The agency says the alleged fraud could be even more wide-reaching. “Mustapha used sophisticated and deceptive means to orchestrate the account intrusions and unauthorized trading, which constitute securities fraud,” the SEC says in its complaint. “The commission has been able to link Mustapha to the account intrusions specifically identified in the complaint, but there is a substantial risk that he may be continuing his scheme through other brokerage accounts that the commission has not yet identified.”
Anatomy of a Short-Selling Scheme
Mustapha is accused of hacking into one of the victim’s accounts to increase the price of the stock of Lawson Products, trading as “LAWS,” and then begin selling short the stock in his own brokerage account, according to the SEC’s complaint. Short selling, or shorting, refers to selling shares that an individual doesn’t own – but has been loaned by a brokerage – on the belief that the value of the stock will fall.
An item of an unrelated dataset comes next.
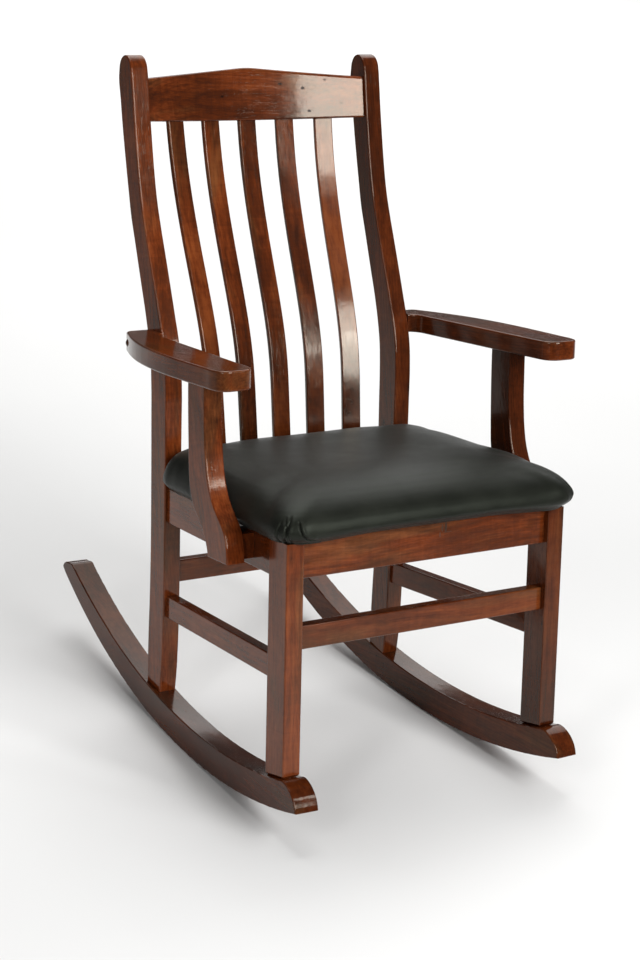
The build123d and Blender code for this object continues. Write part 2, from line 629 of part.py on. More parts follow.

After selling these shares and having the amount credited to their account, the trader later “closes” by buying the shares. If the price has fallen, they make a profit, while if it’s risen, they must pay the difference.
“[One] way in which an investor can make a profit through a short sale is to engage in a fraudulent scheme intended to depress the stock price and then purchase the stock at the depressed price. That is what Mustapha did here,” the SEC’s complaint says.
Mark Albers, an SEC forensic accountant, details in a declaration to the court how a related series of May 17 trades, which occurred during the following U.S. Eastern times, unfolded:
1:33:26 p.m. to 1:34:49 p.m.: Victim account – without accountholder’s authorization – purchased LAWS shares at prices that began at $18.99 per share, increasing to up to $19.49 per share, and accounted for about 12,779 shares of the approximately 13,779 LAWS shares traded at that time.
1:34:46 p.m. to 1:34:47 p.m.: Mustapha’s brokerage account sold short at least 4,200 shares of LAWS stock at $19.49 per share.
1:39:10 p.m. to 1:40:00 p.m. The victim account sold 8,000 shares of LAWS at prices that decreased from $19.05 to $18.71.
1:41:20 p.m. to 1:41:24 p.m.: The Mustapha account purchased LAWS stock for about $18.75 per share.
As a result of the trades – which accounted for 78 percent of all LAWS shares traded that day – Albers says Mustapha’s account profited $11,688 from the short selling, while the victim’s account lost $48,218.
“Mustapha accessed the [victim’s] account … on May 17, 2016, with an IP address that was an ‘anonymizer,’ or an anonymous proxy tool, to mask his true originating IP address,” according to the SEC’s complaint. The complaint doesn’t detail how the SEC traced the anonymizer to Mustafa, but it suggests that the agency may have subpoenaed or otherwise obtained related records from the unnamed anonymous proxy service.
The same computer MAC address was used to access both Mustapha’s brokerage account as well as many of the victim accounts, Albers says.
$9 Million Put at Risk
The nine victims of Mustapha’s alleged trades that the SEC has identified to date collectively lost at least $289,400 as a result of unauthorized trades, which also put $9 million of the account holders’ capital at risk, Albers says.
Between March 11 and May 13, 11 transfers – totaling $109,000 – were made from a brokerage account registered in Mustapha’s full name to a U.S. bank account registered in his full name, Albers adds, noting that they appeared to be fraudulently obtained profits. Subsequently, $12,000 was transferred, and in late May, an attempt to also transfer $25,000 was made.
The SEC’s related investigation is ongoing.